Also, be sure to call mutator_close() when you're finished with the mutator.
I have stock data at the tick level and would like to create a rolling list of all ticks for the previous 10 seconds. The code below works, but takes a very long time for large amounts of data. I'd like to vectorize this process or otherwise make it faster, but I'm not coming up with anything. Any suggestions or nudges in the right direction would be appreciated.
library(quantmod)
set.seed(150)
# Create five minutes of xts example data at .1 second intervals
mins <- 5
ticks <- mins * 60 * 10 + 1
times <- xts(runif(seq_len(ticks),1,100), order.by=seq(as.POSIXct("1973-03-17 09:00:00"),
as.POSIXct("1973-03-17 09:05:00"), length = ticks))
# Randomly remove some ticks to create unequal intervals
times <- times[runif(seq_along(times))>.3]

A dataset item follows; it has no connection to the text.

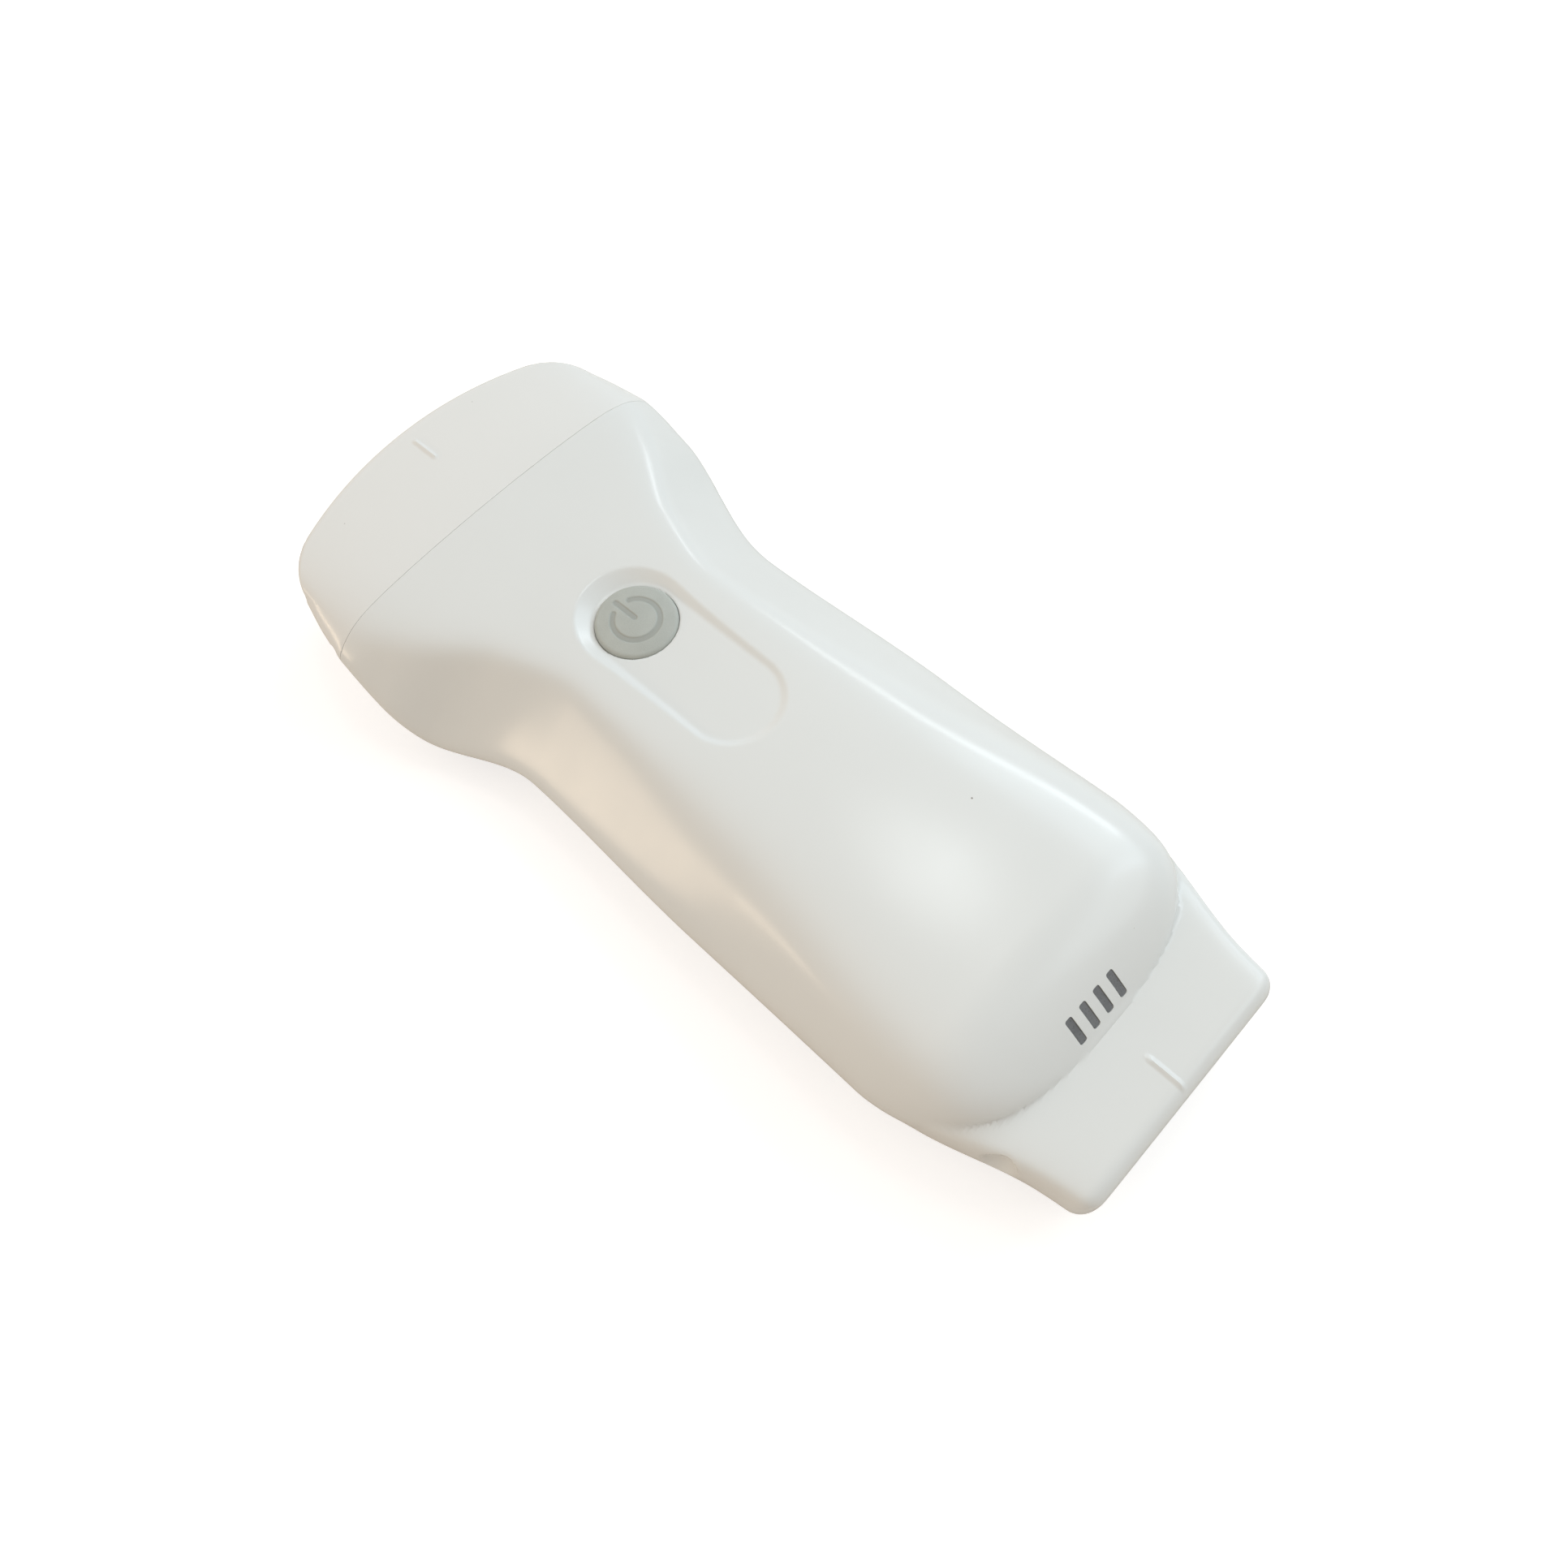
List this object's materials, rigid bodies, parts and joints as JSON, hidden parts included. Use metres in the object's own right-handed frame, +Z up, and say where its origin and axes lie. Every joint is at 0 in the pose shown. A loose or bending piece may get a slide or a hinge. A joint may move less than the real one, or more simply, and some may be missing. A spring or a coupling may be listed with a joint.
{
  "type": "handheld ultrasound scanner",
  "caption": "Wireless handheld ultrasound scanner: waisted housing, convex head on one end, linear head on the other, round power button on top.",
  "frame": {"origin": "on the surface that the scanner lies on, under the middle of its bounding box", "axes": "+X along the scanner towards the convex head, +Z up through the power button, +Y across it, on the side with the orientation dimples"},
  "size_m": [0.153, 0.065, 0.0234],
  "materials": {
    "white_plastic": "satin moulded",
    "lens_silicone": "smooth matte",
    "button_silicone": "matte",
    "smoked_plastic": "smooth",
    "seal_rubber": "matte",
    "ceramic": "diced piezoceramic",
    "backing_resin": "cast",
    "flex_film": "smooth film",
    "board_laminate": "solder mask",
    "chip_plastic": "moulded",
    "tinned_steel": "tinned",
    "aluminium": "rolled",
    "copper": "wound copper wire",
    "ferrite": "sintered",
    "battery_film": "laminated pouch",
    "foam": "closed cell foam",
    "connector_nylon": "moulded"
  },
  "bodies": {
    "scanner": {"upper_housing": "white_plastic", "bottom_cover": "white_plastic", "nose_cap": "white_plastic", "nose_seal": "seal_rubber", "convex_lens": "lens_silicone", "convex_array": "ceramic", "convex_backing": "backing_resin", "convex_flex": "flex_film", "convex_connector": "connector_nylon", "linear_lens": "lens_silicone", "linear_array": "ceramic", "linear_backing": "backing_resin", "linear_flex": "flex_film", "linear_connector": "connector_nylon", "power_switch": "tinned_steel", "light_guide": "smoked_plastic", "led_strip": "board_laminate", "main_board": "board_laminate", "board_screw_1": "tinned_steel", "board_screw_2": "tinned_steel", "board_screw_3": "tinned_steel", "board_screw_4": "tinned_steel", "beamformer_chip_1": "chip_plastic", "beamformer_chip_2": "chip_plastic", "beamformer_chip_3": "chip_plastic", "beamformer_chip_4": "chip_plastic", "processor_chip": "chip_plastic", "radio_shield": "tinned_steel", "heat_spreader": "aluminium", "radio_antenna": "flex_film", "charging_coil": "copper", "ferrite_sheet": "ferrite", "battery_pack": "battery_film", "battery_pad": "foam", "battery_connector": "connector_nylon", "battery_lead": "seal_rubber"},
    "button": {"power_button": "button_silicone"}
  },
  "joints": [
    {"name": "power_press", "type": "slide", "parent": "scanner", "child": "button", "axis": [0, 0, -1], "range_m": [0, 0.0004], "stiffness_N_per_m": 1500}
  ]
}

# Number of seconds to look back
lookback <- 10
dist.list <- list(rep(NA, nrow(times)))
system.time(
for (i in 1:length(times)) {
dist.list[[i]] <- times[paste(strptime(index(times[i])-(lookback-1), format = "%Y-%m-%d %H:%M:%S"), "/",
strptime(index(times[i])-1, format = "%Y-%m-%d %H:%M:%S"), sep = "")]
}
)
> user system elapsed
6.12 0.00 5.85
You should check out the window function, it will make your subselection of dates a lot easier. The following code uses lapply to do the work of the for loop.
# Your code
system.time(
for (i in 1:length(times)) {
dist.list[[i]] <- times[paste(strptime(index(times[i])-(lookback-1), format = "%Y-%m-%d %H:%M:%S"), "/",
strptime(index(times[i])-1, format = "%Y-%m-%d %H:%M:%S"), sep = "")]
}
)
# user system elapsed
# 10.09 0.00 10.11
# My code
system.time(dist.list<-lapply(index(times),
function(x) window(times,start=x-lookback-1,end=x))
)
# user system elapsed
# 3.02 0.00 3.03
So, about a third faster.
But, if you really want to speed things up, and you are willing to forgo millisecond accuracy (which I think your original method implicitly does), you could just run the loop on unique date-hour-second combinations, because they will all return the same time window. This should speed things up roughly twenty or thirty times:
dat.time=unique(as.POSIXct(as.character(index(times)))) # Cheesy method to drop the ms.
system.time(dist.list.2<-lapply(dat.time,function(x) window(times,start=x-lookback-1,end=x)))
# user system elapsed
# 0.37 0.00 0.39